Sunday, November 14, 2021

Henry Montgomery whose case retroactively banned mandatory JLWOP is still in prison

The United States is the only country in the world that sentences children to life without the possibility of parole, according to The Atlantic. One of those children was a boy named Henry Montgomery. In 1963, Montgomery was 17 years old, and was convicted of shooting and killing a plainclothes police officer in East Baton Rouge, Louisiana. He was initially sentenced to death, but the Louisiana Supreme Court decided that racial tensions, including Ku Klux Klan activity in the area, had influenced the jury’s decision. Instead, the court resentenced him to life in prison. There is hope, however, that soon he’ll be coming home.

Montgomery is now a long way removed from the teenager he once was. He is 75 years old. He has been in prison at the Louisiana State Penitentiary, also known as Angola, for 57 years.

Sometimes numbers like this exist as abstractions. What does 57 years mean? What are 57 years spent living inside a cage? What they are is a lifetime.

When Montgomery was sent to prison, the Civil Rights Act and Voting Rights Act had yet to be signed. Both Martin Luther King Jr. and Malcolm X were still alive. Ruby Bridges was 9 years old. Four little girls had just been killed in the 16th Street Baptist Church in Birmingham, Alabama. A gallon of gas was 30 cents and a loaf of bread was 20. The Beatles had yet to come to America. “Surfin’ U.S.A.,” by the Beach Boys, was Billboard’s No. 1 song of the year. My own parents, now in their 60s, had yet to begin kindergarten.

Today, according to the Sentencing Project, a research and advocacy organization that works to reduce incarceration in the U.S., more than 53,000 people are serving life-without-parole sentences. The state of Louisiana, where 70 percent of people serving life sentences are Black, has more people serving life sentences per capita than any other state in the country. Until recently that number included thousands of children, but two relatively recent Supreme Court cases, one of which had Henry Montgomery at its center, changed that. More than 50 years after his original sentence, Montgomery became the petitioner in a 2016 case, Montgomery v. Louisiana, in which the Court ruled that its 2012 decision, Miller v. Alabama—which banned mandatory life without parole for children—could be applied retroactively. The Miller decision was based on research demonstrating that children’s brains are not as fully developed as adults’. This seems obvious and intuitive, but new neuroscientific evidence made clear that children who commit crimes cannot be held culpable to the same extent as adults, and that they have even more of an opportunity to change.

The decisions affected more than 2,600 people who had been sentenced to life without parole, who could now be resentenced.

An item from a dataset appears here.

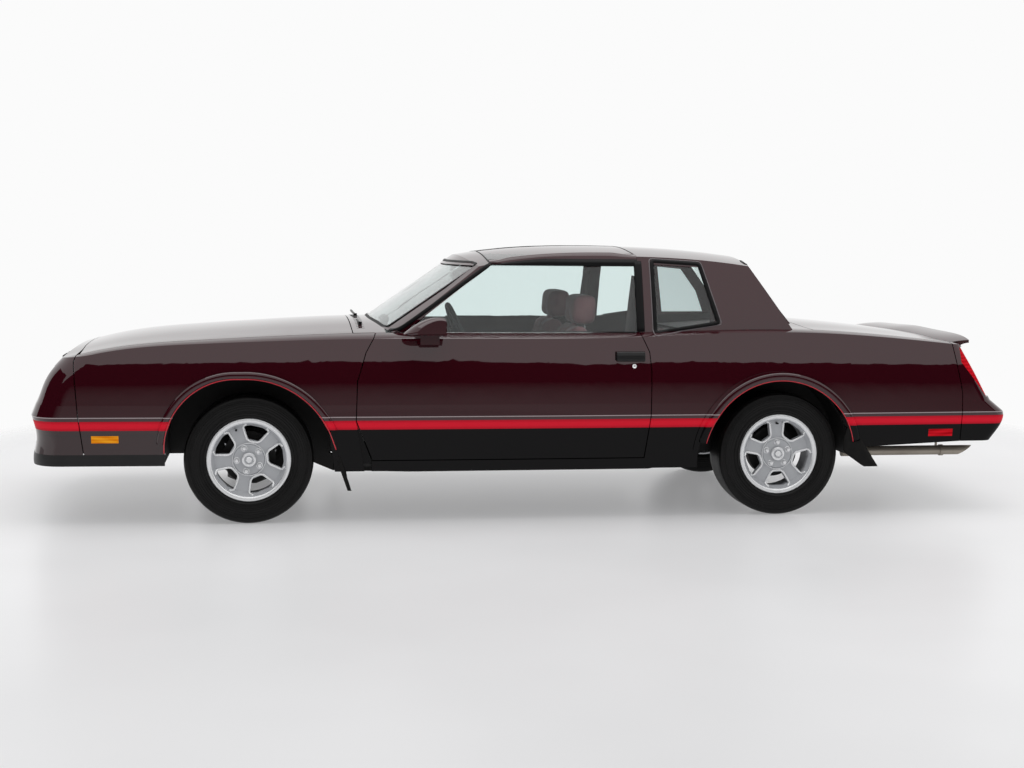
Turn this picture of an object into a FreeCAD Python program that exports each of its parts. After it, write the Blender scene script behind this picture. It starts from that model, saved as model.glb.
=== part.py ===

But simply because someone has had the opportunity to be resentenced doesn’t mean that they will be released. Miller banned juvenile life without parole as a mandatory sentence, but did not ban it outright. So although 800 people who had been previously sentenced to life without the possibility of parole have been released since the Montgomery ruling, more than 1,700 people sentenced as juveniles to life without parole across the country still remain behind bars. And despite the Supreme Court’s assertion that he is “an example of one kind of evidence that prisoners might use to demonstrate rehabilitation,” the petitioner of the case, Henry Montgomery, has remained in prison as well.

One person who is free because of Montgomery’s case is Andrew Hundley, a co-founder and the executive director of the Louisiana Parole Project. Originally sent to prison at 15 years old, Hundley served nearly 20 years in state prisons across Louisiana until 2016, when he became the first juvenile lifer in Louisiana released from prison following the Montgomery ruling. Since his own release, he has been working to get Montgomery and others out of prison. “I feel like it’s my life’s work,” he told me. He was grateful to have been released, but thought that Montgomery should have been the first one allowed to come home. “Henry was in prison for 18 years before I was born. And I’ve been home five and a half years now.”

Soon, Montgomery could join Hundley and the hundreds of other people who became free because of his 2016 case. Next Wednesday, Montgomery is scheduled to go in front of a three-person parole board that will decide whether he will be released or remain incarcerated. This will not be the first time that Montgomery has gone in front of a parole board. He has been denied parole on two occasions, mostly recently in April 2019. In each case, two of the parole-board members voted in favor of release, and one did not. In Louisiana, at that time, parole decisions had to be unanimous.